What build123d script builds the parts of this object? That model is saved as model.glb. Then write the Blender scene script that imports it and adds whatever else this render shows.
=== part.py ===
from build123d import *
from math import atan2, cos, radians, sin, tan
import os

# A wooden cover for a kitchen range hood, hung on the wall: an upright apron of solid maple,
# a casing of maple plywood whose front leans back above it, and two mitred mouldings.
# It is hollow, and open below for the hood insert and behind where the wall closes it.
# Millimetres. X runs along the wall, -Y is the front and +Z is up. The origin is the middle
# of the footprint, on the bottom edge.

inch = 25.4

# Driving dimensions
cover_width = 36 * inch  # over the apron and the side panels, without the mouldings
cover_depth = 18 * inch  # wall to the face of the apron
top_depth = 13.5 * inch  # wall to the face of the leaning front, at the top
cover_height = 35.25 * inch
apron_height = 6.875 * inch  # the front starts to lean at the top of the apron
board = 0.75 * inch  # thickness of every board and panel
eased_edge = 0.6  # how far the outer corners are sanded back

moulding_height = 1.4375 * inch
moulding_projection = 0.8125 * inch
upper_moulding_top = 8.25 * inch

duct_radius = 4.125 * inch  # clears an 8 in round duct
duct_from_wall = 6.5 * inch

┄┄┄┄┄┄

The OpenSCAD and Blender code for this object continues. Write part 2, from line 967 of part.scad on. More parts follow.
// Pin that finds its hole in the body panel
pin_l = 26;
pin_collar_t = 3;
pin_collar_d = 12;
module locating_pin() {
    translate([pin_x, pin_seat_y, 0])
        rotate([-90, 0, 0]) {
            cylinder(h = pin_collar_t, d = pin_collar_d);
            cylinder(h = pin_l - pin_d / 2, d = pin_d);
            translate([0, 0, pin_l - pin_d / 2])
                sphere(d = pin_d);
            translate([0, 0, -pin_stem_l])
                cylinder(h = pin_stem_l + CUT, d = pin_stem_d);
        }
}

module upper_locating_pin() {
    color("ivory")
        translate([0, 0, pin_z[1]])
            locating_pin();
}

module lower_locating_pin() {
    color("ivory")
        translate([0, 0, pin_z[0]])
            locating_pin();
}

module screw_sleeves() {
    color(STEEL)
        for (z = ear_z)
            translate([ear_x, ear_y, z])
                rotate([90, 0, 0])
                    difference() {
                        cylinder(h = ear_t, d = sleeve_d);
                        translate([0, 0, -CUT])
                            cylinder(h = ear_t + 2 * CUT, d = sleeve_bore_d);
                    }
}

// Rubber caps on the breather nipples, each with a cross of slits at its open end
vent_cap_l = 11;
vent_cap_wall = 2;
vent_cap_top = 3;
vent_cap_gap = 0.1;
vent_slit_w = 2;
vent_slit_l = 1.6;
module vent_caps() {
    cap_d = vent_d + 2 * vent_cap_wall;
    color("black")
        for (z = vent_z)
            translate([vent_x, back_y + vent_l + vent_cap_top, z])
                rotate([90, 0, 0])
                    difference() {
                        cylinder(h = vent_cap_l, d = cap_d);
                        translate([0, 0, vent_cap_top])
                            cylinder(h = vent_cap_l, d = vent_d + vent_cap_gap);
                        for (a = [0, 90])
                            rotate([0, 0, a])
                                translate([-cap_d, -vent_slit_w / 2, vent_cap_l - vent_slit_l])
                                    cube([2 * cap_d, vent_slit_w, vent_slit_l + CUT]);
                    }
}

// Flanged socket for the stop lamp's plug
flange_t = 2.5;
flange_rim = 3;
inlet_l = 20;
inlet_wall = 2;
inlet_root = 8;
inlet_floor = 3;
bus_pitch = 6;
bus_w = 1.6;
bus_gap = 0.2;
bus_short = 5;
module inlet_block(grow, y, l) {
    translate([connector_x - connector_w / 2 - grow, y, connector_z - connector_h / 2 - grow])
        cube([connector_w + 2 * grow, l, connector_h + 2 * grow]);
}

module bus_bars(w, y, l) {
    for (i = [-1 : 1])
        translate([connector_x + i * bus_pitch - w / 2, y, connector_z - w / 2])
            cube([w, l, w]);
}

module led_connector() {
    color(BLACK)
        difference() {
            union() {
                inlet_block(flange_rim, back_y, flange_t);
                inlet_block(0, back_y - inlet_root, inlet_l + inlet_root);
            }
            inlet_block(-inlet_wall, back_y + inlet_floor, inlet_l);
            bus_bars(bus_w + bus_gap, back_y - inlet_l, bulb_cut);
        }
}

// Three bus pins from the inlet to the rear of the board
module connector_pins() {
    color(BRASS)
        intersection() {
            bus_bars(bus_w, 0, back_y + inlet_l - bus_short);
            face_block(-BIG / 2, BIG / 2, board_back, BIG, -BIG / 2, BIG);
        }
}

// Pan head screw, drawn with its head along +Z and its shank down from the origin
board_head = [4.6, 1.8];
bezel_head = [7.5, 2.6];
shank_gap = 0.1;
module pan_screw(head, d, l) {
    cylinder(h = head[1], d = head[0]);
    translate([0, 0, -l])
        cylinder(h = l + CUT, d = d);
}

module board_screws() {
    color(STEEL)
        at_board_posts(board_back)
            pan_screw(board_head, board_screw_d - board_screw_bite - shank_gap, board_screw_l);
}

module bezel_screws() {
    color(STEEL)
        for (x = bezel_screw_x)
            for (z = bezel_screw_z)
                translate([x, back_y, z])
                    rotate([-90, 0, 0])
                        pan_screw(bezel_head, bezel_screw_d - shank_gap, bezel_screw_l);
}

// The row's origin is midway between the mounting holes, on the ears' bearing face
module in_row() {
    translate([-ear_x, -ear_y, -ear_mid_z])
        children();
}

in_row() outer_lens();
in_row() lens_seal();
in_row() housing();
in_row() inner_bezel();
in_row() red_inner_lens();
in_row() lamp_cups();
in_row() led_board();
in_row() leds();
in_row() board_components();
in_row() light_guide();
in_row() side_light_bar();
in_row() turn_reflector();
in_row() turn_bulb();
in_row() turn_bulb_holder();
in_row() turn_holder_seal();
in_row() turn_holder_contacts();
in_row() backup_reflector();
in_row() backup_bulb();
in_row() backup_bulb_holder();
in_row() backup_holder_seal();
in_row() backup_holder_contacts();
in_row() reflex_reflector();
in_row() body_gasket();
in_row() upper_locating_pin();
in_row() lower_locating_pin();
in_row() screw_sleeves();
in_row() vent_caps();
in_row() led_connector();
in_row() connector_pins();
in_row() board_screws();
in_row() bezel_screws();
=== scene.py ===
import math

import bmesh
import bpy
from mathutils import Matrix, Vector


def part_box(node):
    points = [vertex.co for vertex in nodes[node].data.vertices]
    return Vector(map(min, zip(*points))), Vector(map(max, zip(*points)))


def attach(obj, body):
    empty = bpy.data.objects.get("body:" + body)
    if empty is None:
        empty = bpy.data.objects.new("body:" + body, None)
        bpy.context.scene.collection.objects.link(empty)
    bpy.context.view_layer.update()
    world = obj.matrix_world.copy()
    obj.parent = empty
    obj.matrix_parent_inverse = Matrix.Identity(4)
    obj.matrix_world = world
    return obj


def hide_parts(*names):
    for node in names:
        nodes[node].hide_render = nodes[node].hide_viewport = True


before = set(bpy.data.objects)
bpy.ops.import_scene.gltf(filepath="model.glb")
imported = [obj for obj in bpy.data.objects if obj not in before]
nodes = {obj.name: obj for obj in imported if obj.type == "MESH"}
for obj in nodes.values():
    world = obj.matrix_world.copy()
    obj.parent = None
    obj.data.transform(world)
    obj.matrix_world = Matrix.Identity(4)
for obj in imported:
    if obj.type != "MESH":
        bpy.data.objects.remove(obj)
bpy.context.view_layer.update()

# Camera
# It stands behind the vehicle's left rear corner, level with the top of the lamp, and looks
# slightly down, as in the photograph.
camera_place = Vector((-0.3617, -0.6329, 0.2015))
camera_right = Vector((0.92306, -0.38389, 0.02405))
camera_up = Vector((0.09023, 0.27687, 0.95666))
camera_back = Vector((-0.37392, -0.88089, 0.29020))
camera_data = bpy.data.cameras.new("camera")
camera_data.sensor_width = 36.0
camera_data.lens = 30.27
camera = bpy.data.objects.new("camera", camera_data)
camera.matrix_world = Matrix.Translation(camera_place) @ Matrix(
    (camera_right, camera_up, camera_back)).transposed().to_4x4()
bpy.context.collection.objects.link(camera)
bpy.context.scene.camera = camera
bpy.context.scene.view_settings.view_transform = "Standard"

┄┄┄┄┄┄

INSTRUCTIONS FOR THE TASK ▸ Reproduce exactly the lines from the one containing "What build123d script" through the one containing "inch = 25.4", inclusive, and nothing else.

CORRECT RESULT ▸
What build123d script builds the parts of this object? That model is saved as model.glb. Then write the Blender scene script that imports it and adds whatever else this render shows.
=== part.py ===
from build123d import *
from math import atan2, cos, radians, sin, tan
import os

# A wooden cover for a kitchen range hood, hung on the wall: an upright apron of solid maple,
# a casing of maple plywood whose front leans back above it, and two mitred mouldings.
# It is hollow, and open below for the hood insert and behind where the wall closes it.
# Millimetres. X runs along the wall, -Y is the front and +Z is up. The origin is the middle
# of the footprint, on the bottom edge.

inch = 25.4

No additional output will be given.